» GIVEN REQUEST
Reproduce the span that opens at the line containing "# Exhaust and fuel tank" and closes at the line containing "obj.parent = None", both lines included, without alteration and without any other line.

— START OF PROVIDED MATERIAL —

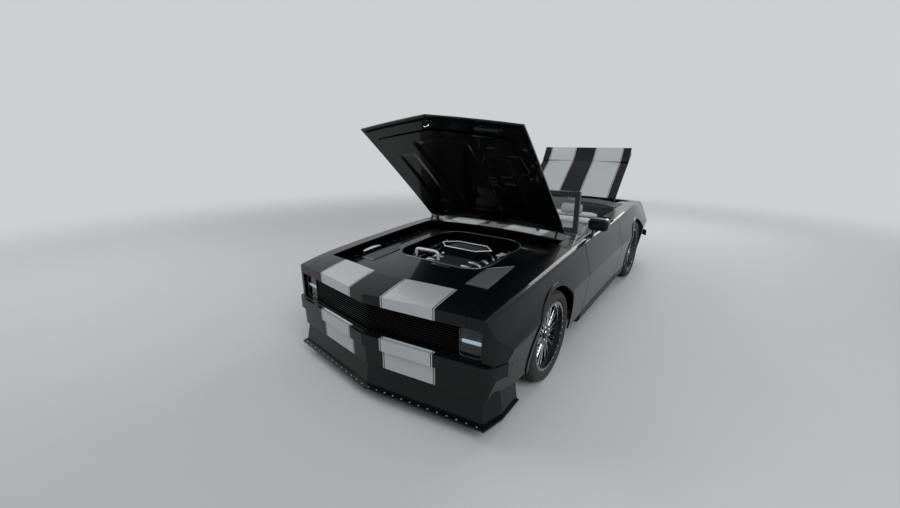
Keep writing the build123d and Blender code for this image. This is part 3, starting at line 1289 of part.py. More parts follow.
def tyre(tyre_r, rim_r, width, wheel_y, x):
    """Left tyre with rounded shoulders, seated on the rim between its flanges."""
    half = width / 2
    bead = half - 14 - 9
    with BuildPart() as carcass:
        with BuildSketch(Plane(origin=(x, 0, tyre_r), x_dir=(0, 1, 0), z_dir=(1, 0, 0))):
            with BuildLine():
                Polyline(
                    (wheel_y - bead, rim_r), (wheel_y - bead, rim_r + 18), (wheel_y - half, rim_r + 44),
                    (wheel_y - half + 6, tyre_r - 20), (wheel_y - half + 30, tyre_r), (wheel_y + half - 30, tyre_r),
                    (wheel_y + half - 6, tyre_r - 20), (wheel_y + half, rim_r + 44), (wheel_y + bead, rim_r + 18),
                    (wheel_y + bead, rim_r), close=True,
                )
            make_face()
        revolve(axis=Axis((x, 0, tyre_r), (0, 1, 0)))
    return carcass.part


front_wheel = wheel(FRONT_TYRE_R, FRONT_RIM_R, FRONT_TYRE_WIDTH, FRONT_WHEEL_Y, FRONT_AXLE_X, DISC_Y)
front_tyre = tyre(FRONT_TYRE_R, FRONT_RIM_R, FRONT_TYRE_WIDTH, FRONT_WHEEL_Y, FRONT_AXLE_X)
REAR_DISC_Y = REAR_WHEEL_Y - 46
rear_wheel = wheel(REAR_TYRE_R, REAR_RIM_R, REAR_TYRE_WIDTH, REAR_WHEEL_Y, REAR_AXLE_X, REAR_DISC_Y)
rear_tyre = tyre(REAR_TYRE_R, REAR_RIM_R, REAR_TYRE_WIDTH, REAR_WHEEL_Y, REAR_AXLE_X)
for name, side in SIDES:
    export(on_side(front_wheel, side), f"front_wheel_{name}")
    export(on_side(front_tyre, side), f"front_tyre_{name}")
    export(on_side(rear_wheel, side), f"rear_wheel_{name}")
    export(on_side(rear_tyre, side), f"rear_tyre_{name}")

# Rear axle with its brake calipers, links and dampers
AXLE_TUBE_R = 42
DIFF_R = 130
axle_end_y = REAR_DISC_Y - DISC_THICKNESS / 2 - 8
axle_tube = across(REAR_AXLE_X, REAR_TYRE_R, AXLE_TUBE_R, -axle_end_y, axle_end_y)
axle_spindles = across(REAR_AXLE_X, REAR_TYRE_R, SPINDLE_R, -REAR_WHEEL_Y - 62, REAR_WHEEL_Y + 62)
with BuildPart() as diff:
    with Locations((REAR_AXLE_X, 0, REAR_TYRE_R)):
        Sphere(DIFF_R)
    with BuildSketch(section_plane(REAR_AXLE_X + 60)):
        with Locations((0, REAR_TYRE_R - 60)):
            Circle(60)
    with BuildSketch(section_plane(REAR_AXLE_X + 150)):
        with Locations((0, CRANK_Z - 90)):
            Circle(44)
    loft()
rear_caliper = caliper(REAR_AXLE_X, REAR_TYRE_R, REAR_DISC_Y, 0)
caliper_plate = side_profile(
    (
        (REAR_AXLE_X - 130, REAR_TYRE_R - 50), (REAR_AXLE_X + 40, REAR_TYRE_R - 50), (REAR_AXLE_X + 40, REAR_TYRE_R + 50),
        (REAR_AXLE_X - 130, REAR_TYRE_R + 50),
    ),
    axle_end_y - 14, axle_end_y,
)
with BuildPart() as rear_axle:
    add(axle_tube)
    add(axle_spindles)
    add(diff.part)
    add(both_sides(rear_caliper))
    add(both_sides(caliper_plate))
export(rear_axle.part, "rear_axle")
LINK_Y = 440
LINK_FRONT_X = BULKHEAD_X - BULKHEAD_THICKNESS
link = side_profile(
    (
        (LINK_FRONT_X, FLOOR_TOP_Z + 10), (REAR_AXLE_X + 10, REAR_TYRE_R - 60), (REAR_AXLE_X + 10, REAR_TYRE_R),
        (REAR_AXLE_X + 40, REAR_TYRE_R), (LINK_FRONT_X, FLOOR_TOP_Z + 80),
    ),
    LINK_Y - 20, LINK_Y + 20,
) - axle_tube
damper = Pos(REAR_AXLE_X, 340, REAR_TYRE_R) * Cylinder(32, TUB_FRONT_Z - TUB_THICKNESS - REAR_TYRE_R, align=(Align.CENTER, Align.CENTER, Align.MIN))
with BuildPart() as suspension:
    add(both_sides(lower_arm))
    add(both_sides(upper_arm))
    add(both_sides(damper - axle_tube))
    add(both_sides(link))
export(suspension.part, "suspension")

# Exhaust and fuel tank
PIPE_R = 30
PIPE_Y = 250
PIPE_Z = 112
PIPE_START_X = 1040
PIPE_TAIL_Z = 208
with BuildPart() as exhaust:
    with BuildLine():
        run = FilletPolyline(
            (PIPE_START_X, PIPE_Y - 10, 470), (PIPE_START_X, PIPE_Y - 10, 210), (PIPE_START_X - 120, PIPE_Y, PIPE_Z),
            (-900, PIPE_Y, PIPE_Z), (-2140, PIPE_Y + 200, PIPE_Z), (-2240, PIPE_Y + 200, PIPE_TAIL_Z),
            (-2350, PIPE_Y + 200, PIPE_TAIL_Z), radius=50,
        )
    with BuildSketch(Plane(origin=run @ 0, z_dir=run % 0)):
        Circle(PIPE_R)
    sweep()
with BuildPart() as exhausts:
    add(both_sides(exhaust.part))
    add(engine.part, mode=Mode.SUBTRACT)
export(exhausts.part, "exhaust")
tank = box_between((-2230, -330, 196), (-1830, 330, TUB_REAR_Z - TUB_THICKNESS))
with BuildPart() as fuel_tank:
    add(tank)
    fillet(fuel_tank.edges(), 24)
export(fuel_tank.part, "fuel_tank")
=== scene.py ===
"""Looks of a low open muscle car with its hood and trunk lid raised, dressed over its construction model.

Lengths are in metres in the car's own frame: +X forward, +Y to the car's left, +Z up, the floor at zero.
"""

import logging
import math
from dataclasses import dataclass, field
from enum import Enum
from typing import Callable, Iterable, Sequence

import bmesh
import bpy
from mathutils import Matrix, Vector

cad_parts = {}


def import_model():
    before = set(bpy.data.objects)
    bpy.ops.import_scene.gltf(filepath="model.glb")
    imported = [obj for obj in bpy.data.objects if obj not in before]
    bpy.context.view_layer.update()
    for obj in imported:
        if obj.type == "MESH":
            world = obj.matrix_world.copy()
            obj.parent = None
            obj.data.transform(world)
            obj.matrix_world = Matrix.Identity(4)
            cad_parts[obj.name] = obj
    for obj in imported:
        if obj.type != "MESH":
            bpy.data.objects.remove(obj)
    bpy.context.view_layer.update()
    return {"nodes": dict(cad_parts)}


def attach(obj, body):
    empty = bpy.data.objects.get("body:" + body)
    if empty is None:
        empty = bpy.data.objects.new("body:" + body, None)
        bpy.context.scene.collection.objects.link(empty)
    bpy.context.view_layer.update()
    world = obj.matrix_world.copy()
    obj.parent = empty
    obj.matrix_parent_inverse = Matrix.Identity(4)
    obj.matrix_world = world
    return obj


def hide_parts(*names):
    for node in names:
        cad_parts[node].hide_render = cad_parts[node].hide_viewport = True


log = logging.getLogger("muscle_car")

Point = tuple[float, float, float]
Flat = tuple[float, float]
Piece = bpy.types.Object
Tree = bpy.types.NodeTree
Node = bpy.types.Node
Socket = bpy.types.NodeSocket
MM = 0.001
SMOOTH_ANGLE = math.radians(38)
SIDES = (("left", 1), ("right", -1))
STRIPE_INNER_Y = 0.150
STRIPE_OUTER_Y = 0.500
STRIPE_SHADOW = 0.006
PINSTRIPE = 0.007
BODY = "chassis"
AHEAD, REARWARD = (1.0, 0.0, 0.0), (-1.0, 0.0, 0.0)
ACROSS, UP = (0.0, 1.0, 0.0), (0.0, 0.0, 1.0)
FRONT_WHEEL = {
    "axle_x": 1.425, "middle_y": 0.772, "tyre_r": 0.334, "rim_r": 0.241, "width": 0.265, "disc_y": 0.714,
}
REAR_WHEEL = {
    "axle_x": -1.318, "middle_y": 0.748, "tyre_r": 0.355, "rim_r": 0.254, "width": 0.325, "disc_y": 0.702,
}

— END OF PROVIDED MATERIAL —

» EXPECTED OUTPUT
# Exhaust and fuel tank
PIPE_R = 30
PIPE_Y = 250
PIPE_Z = 112
PIPE_START_X = 1040
PIPE_TAIL_Z = 208
with BuildPart() as exhaust:
    with BuildLine():
        run = FilletPolyline(
            (PIPE_START_X, PIPE_Y - 10, 470), (PIPE_START_X, PIPE_Y - 10, 210), (PIPE_START_X - 120, PIPE_Y, PIPE_Z),
            (-900, PIPE_Y, PIPE_Z), (-2140, PIPE_Y + 200, PIPE_Z), (-2240, PIPE_Y + 200, PIPE_TAIL_Z),
            (-2350, PIPE_Y + 200, PIPE_TAIL_Z), radius=50,
        )
    with BuildSketch(Plane(origin=run @ 0, z_dir=run % 0)):
        Circle(PIPE_R)
    sweep()
with BuildPart() as exhausts:
    add(both_sides(exhaust.part))
    add(engine.part, mode=Mode.SUBTRACT)
export(exhausts.part, "exhaust")
tank = box_between((-2230, -330, 196), (-1830, 330, TUB_REAR_Z - TUB_THICKNESS))
with BuildPart() as fuel_tank:
    add(tank)
    fillet(fuel_tank.edges(), 24)
export(fuel_tank.part, "fuel_tank")
=== scene.py ===
"""Looks of a low open muscle car with its hood and trunk lid raised, dressed over its construction model.

Lengths are in metres in the car's own frame: +X forward, +Y to the car's left, +Z up, the floor at zero.
"""

import logging
import math
from dataclasses import dataclass, field
from enum import Enum
from typing import Callable, Iterable, Sequence

import bmesh
import bpy
from mathutils import Matrix, Vector

cad_parts = {}


def import_model():
    before = set(bpy.data.objects)
    bpy.ops.import_scene.gltf(filepath="model.glb")
    imported = [obj for obj in bpy.data.objects if obj not in before]
    bpy.context.view_layer.update()
    for obj in imported:
        if obj.type == "MESH":
            world = obj.matrix_world.copy()
            obj.parent = None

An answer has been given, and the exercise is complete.